I frankly avow to you that I did not think it possible to love a person as I do her.
Her arrival to London was hotly anticipated. Celebrated poet and playwright Robert Browning predicted Londoners’ reaction to the arrival of the Princess from Denmark:
Everybody is crazy – literally – about the entry next Saturday of the Princess… the crowd will be enormous.
Massive crowds lined the London streets to welcome the young Princess. Around 80,000 greeted the Royal yacht in Gravesend, which had carried her from Denmark.
Londoners swarmed to witness the arrival of the most beautiful Princess in the world. To mark the Princess’s arrival Alfred Lord Tennyson, the Poet Laureate, wrote ‘A Welcome To Alexandra’;
…Welcome her, thunders of fort and of fleet!
Welcome her, thundering cheer of the street!
Welcome her, all things youthful and sweet,
Scatter the blossom under her feet!
Break, happy land, into earlier flowers!
Make music, O bird, in the new-budded bowers!
Blissful bride of a blissful heir,
Bride of the heir of the kings of the sea–
O joy to the people and joy to the throne,
Come to us, love us, and make us your own.
The wedding would take place at Windsor Castle and amongst the throng a young Winston Churchill, then a schoolboy at neighbouring Eton College, cheered on the sidelines.
Bertie plays on
Alix’s serene and glittering exterior masked a turbulent private life. Despite her unrivalled beauty she would never stem the veracious appetites of ‘Edward the Caresser’. According to Nigel Cawthorne in Sex Lives Of The Kings And Queens Of England, “Repressions, restraint and self-denial were beyond him and he could return to the way of life he enjoyed.” He frequented Paris brothels and had a string of Mistresses including high profile actresses. Alexandra was under no illusions about her beloved; “If he were a cowboy I should love him just the same and marry no one else.” Queen Victoria was equally aware of the challenge her son presented, writing, “I often think her lot is not an easy one, but she is fond of Bertie, though not blind.”
During their first five years of marriage Alix had five children and subsequently developed rheumatic fever. Her husband had to be persuaded to attend her bedside. He resented having to deviate from frivolities to nurse his sick wife and continued to neglect her during recurring bouts of illness. Despite this, Alix endured her husband’s misgivings with elegance and composure. Her husband’s neglect and indifference was buffered by the nation’s affection for their queen.
Sweetness and light
Alix was immensely likeable, an altruistic Philanthropist who was always concerned for others.

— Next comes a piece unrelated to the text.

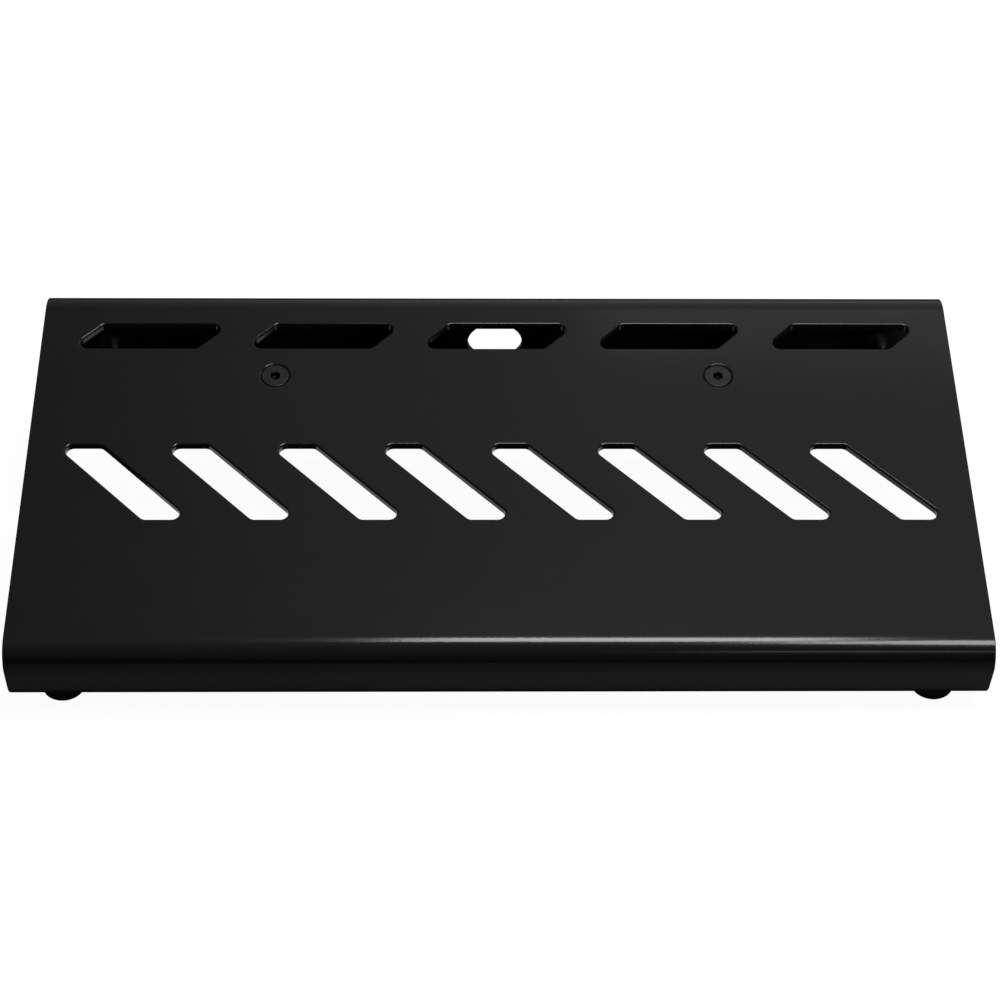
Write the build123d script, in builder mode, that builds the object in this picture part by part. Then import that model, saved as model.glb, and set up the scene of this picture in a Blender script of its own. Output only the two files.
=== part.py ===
from build123d import *

import os
from math import cos, radians, sin, tan

# A small pedalboard: one bent aluminium sheet on four rubber feet, with a saddle bracket for
# a power supply under its deck.
# Frame: X to the right, Y to the rear, Z up, millimetres. The origin is on the floor, under
# the middle of the board.
# Deck coordinates: x as above, "along" runs up the slope of the deck from the outside of the
# front face, and "above" is square to the deck's top face, negative inside the board.

# Deck: overall sizes are of the outside of the sheet, from corner to corner of the bends
board_width = 400.0
deck_length = 202.0
deck_tilt = 10.0
front_height = 30.0
flange_length = 35.0
sheet = 3.2
front_bend = 11.0
rear_bend = 15.0
lower_bend = 10.5
edge_round = 0.45
rim_round = 0.9

# Slanted cable slots across the middle of the deck
cable_slots = 8
cable_slot_pitch = 45.3
cable_slot_width = 19.9
cable_slot_depth = 39.9
cable_slot_middle = 90.05
cable_slot_round = 3.3

# Narrow slots along the rear of the deck
rear_slots = 5
rear_slot_pitch = 76.2
rear_slot_width = 55.7
rear_slot_depth = 14.0
rear_slot_middle = 171.35
rear_slot_round = 3.2

# Round cable outlet in the rear panel
outlet_radius = 12.4
outlet_drop = 35.4

# Countersunk M6 screws that hold the bracket, and what is on them under the deck
screw_spacing = 193.0
screw_along = 148.6
screw_radius = 3.0
screw_hole_radius = 3.2
countersink_radius = 6.7
screw_head_radius = 6.0
screw_sink = 0.25
screw_length = 16.0
socket_across_flats = 4.0
socket_depth = 2.4
clamp_washer_radius = 9.0
clamp_washer_thickness = 1.6
spring_washer_radius = 5.5
spring_washer_split = 0.8
nut_across_flats = 10.0
nut_height = 5.0
nut_corner_share = 0.8
thread_clearance = 0.05
small_chamfer = 0.2
tip_chamfer = 0.6
spring_split_angle = 50.0

# Saddle bracket: a bent steel strip, wide at its two slotted flanges
bracket_sheet = 2.0
bracket_inside = 160.0
bracket_end = 112.0
bracket_floor_drop = 36.0
bracket_flange_width = 30.0
bracket_strip_width = 20.0
bracket_taper_top = 10.0
bracket_taper_bottom = 19.0
bracket_inner_bend = 2.0
bracket_corner_round = 4.0
bracket_travel = 7.0
slide_clearance = 0.3
pad_thickness = 3.0
pad_length = 148.0
pad_width = 18.0
pad_round = 2.0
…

She was a loving mother, happiest when looking after her children. She delighted in dancing, hunting and skating – outdoor activities she enjoyed despite Queen Victoria’s criticism of them as being ungainly. She travelled extensively visiting Greece, Austria, Egypt and the Crimea and was honoured to have dinner with the Sultan of the Ottoman Empire.
Alix was notoriously late for social engagements but was forgiven the moment she flashed her winning smile; “Alexandra was infuriatingly unpunctual, sweeping into a room where everyone had been waiting for ages, crying ‘Oh, am I late?’ and disarming everyone with her beautiful smile,” says historian Juliet Nicolson.
Alix and Fashion
Alexandra’s fashion disciples admired her radical style which drew much attention from the media. After wearing high-necked pearl chokers – to cover up a small, childhood scar – Queen Alexandra started a trend that society ladies followed for 50 years.
Following Edward’s accession to the throne in 1901 the sobriety of the Victorian era was soon forgotten. The ornate, heavy designs of the Victorian era were replaced with lighter and brighter styles as the Western world flourished. Jewellery reflected this optimism as people increasingly enjoyed trips to the theatre, opera and began to travel. Alix indulged in the regalia that came with her Royal status. She looked fabulous in the fashionable tight-laced corsets and bustled trains of the 1870s and 1880s. She covered herself with lace and was constantly encrusted in jewels. She was particularly fond of dazzling tiaras that reflected her rank and became her signature style. The tiara soon became a favourite piece of jewellery for America’s royalty– wealthy industrialists– to copy. They were fitted with loops and clips so feathers could spurt from behind diamond encrusted temples like extravagant fireworks; the epitome of a Dazzling Age of prosperity.
In 1910 on her husband’s death Alix became Queen Mother. Her son George V acceded the throne.
Alix is remembered for her dazzling style and unfaltering composure.